• OBJECTIVE:
Search the records below for the word "corner". Pull out each line that has it.

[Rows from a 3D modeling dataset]
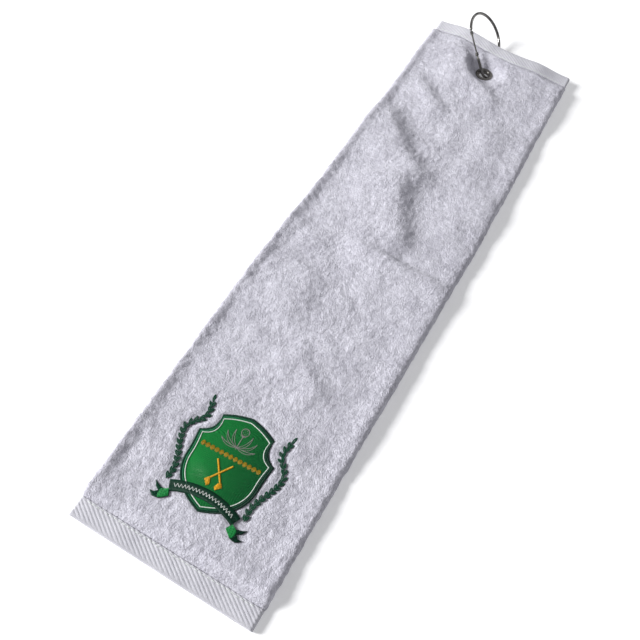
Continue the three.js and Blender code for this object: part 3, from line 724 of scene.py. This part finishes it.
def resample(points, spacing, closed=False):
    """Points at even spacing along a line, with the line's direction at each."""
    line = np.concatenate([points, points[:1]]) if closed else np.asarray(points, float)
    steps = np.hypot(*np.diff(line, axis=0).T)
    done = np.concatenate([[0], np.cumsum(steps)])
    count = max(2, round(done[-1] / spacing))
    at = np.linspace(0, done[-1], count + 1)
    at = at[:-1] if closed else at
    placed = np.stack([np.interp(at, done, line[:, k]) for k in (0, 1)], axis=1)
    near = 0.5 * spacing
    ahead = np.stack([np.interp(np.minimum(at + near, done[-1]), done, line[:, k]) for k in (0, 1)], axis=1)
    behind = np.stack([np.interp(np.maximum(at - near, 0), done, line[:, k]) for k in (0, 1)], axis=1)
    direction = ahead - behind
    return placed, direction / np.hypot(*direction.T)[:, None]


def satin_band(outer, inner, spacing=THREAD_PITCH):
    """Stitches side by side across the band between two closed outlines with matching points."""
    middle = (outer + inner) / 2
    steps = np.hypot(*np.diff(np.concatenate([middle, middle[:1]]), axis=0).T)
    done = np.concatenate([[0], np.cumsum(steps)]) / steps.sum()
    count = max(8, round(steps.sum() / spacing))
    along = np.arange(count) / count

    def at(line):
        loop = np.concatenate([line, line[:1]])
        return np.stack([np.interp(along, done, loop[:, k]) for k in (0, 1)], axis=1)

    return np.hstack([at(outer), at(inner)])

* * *

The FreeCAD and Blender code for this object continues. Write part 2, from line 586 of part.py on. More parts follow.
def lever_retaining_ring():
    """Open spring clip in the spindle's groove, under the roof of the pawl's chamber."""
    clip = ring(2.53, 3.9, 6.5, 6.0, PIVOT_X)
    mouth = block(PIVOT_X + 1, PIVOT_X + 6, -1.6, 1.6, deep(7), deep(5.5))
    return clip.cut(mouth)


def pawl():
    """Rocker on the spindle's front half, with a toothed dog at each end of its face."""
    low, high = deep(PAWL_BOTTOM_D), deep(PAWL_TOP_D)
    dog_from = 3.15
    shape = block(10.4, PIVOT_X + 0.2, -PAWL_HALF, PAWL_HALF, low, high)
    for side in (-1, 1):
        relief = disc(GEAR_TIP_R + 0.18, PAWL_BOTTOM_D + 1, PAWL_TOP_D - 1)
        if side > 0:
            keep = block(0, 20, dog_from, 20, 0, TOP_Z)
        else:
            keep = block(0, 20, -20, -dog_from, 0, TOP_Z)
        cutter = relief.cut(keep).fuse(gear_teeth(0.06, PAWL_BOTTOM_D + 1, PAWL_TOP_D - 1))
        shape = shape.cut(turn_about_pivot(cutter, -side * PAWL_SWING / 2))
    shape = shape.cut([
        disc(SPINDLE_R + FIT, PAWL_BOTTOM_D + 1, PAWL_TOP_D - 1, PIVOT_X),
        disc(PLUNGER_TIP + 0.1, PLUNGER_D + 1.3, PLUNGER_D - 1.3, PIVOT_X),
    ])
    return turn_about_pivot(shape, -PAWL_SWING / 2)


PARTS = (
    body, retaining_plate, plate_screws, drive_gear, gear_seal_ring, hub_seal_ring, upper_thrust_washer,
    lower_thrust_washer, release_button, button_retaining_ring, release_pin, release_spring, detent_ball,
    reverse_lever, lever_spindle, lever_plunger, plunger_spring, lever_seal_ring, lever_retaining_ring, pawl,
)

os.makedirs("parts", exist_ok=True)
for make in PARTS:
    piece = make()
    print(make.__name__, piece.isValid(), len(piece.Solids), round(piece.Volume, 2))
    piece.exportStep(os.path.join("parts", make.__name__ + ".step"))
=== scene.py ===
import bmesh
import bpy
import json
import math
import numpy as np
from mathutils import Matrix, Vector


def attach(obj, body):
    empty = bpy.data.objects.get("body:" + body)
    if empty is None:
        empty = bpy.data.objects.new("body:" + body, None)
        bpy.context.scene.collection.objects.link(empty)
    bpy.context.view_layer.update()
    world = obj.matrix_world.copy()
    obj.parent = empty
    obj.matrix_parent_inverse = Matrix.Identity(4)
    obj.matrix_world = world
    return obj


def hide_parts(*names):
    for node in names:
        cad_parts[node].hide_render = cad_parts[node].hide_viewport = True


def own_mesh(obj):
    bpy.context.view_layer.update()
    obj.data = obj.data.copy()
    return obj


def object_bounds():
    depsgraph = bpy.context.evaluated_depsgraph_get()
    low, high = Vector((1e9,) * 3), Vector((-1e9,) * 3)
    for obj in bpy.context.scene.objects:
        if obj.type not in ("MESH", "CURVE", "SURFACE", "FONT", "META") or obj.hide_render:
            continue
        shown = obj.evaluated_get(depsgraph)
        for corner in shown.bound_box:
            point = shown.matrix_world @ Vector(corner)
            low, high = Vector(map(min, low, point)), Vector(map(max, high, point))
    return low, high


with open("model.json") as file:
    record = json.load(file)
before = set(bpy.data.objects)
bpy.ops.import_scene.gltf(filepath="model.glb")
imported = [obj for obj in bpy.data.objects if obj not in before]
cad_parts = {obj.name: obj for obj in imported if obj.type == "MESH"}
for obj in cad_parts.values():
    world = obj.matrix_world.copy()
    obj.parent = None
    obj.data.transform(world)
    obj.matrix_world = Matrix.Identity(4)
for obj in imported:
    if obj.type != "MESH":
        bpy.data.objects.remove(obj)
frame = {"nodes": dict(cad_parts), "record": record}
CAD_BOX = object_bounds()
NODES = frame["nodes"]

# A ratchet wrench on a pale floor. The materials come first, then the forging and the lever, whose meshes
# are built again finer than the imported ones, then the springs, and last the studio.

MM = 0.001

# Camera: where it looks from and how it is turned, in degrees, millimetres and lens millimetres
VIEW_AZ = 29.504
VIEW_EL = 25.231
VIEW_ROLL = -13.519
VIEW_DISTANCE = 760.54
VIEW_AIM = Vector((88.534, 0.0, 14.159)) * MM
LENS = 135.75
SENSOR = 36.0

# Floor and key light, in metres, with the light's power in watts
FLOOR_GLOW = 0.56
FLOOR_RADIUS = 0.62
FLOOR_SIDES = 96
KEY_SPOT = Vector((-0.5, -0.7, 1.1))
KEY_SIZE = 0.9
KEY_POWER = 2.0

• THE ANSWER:
        for corner in shown.bound_box:
            point = shown.matrix_world @ Vector(corner)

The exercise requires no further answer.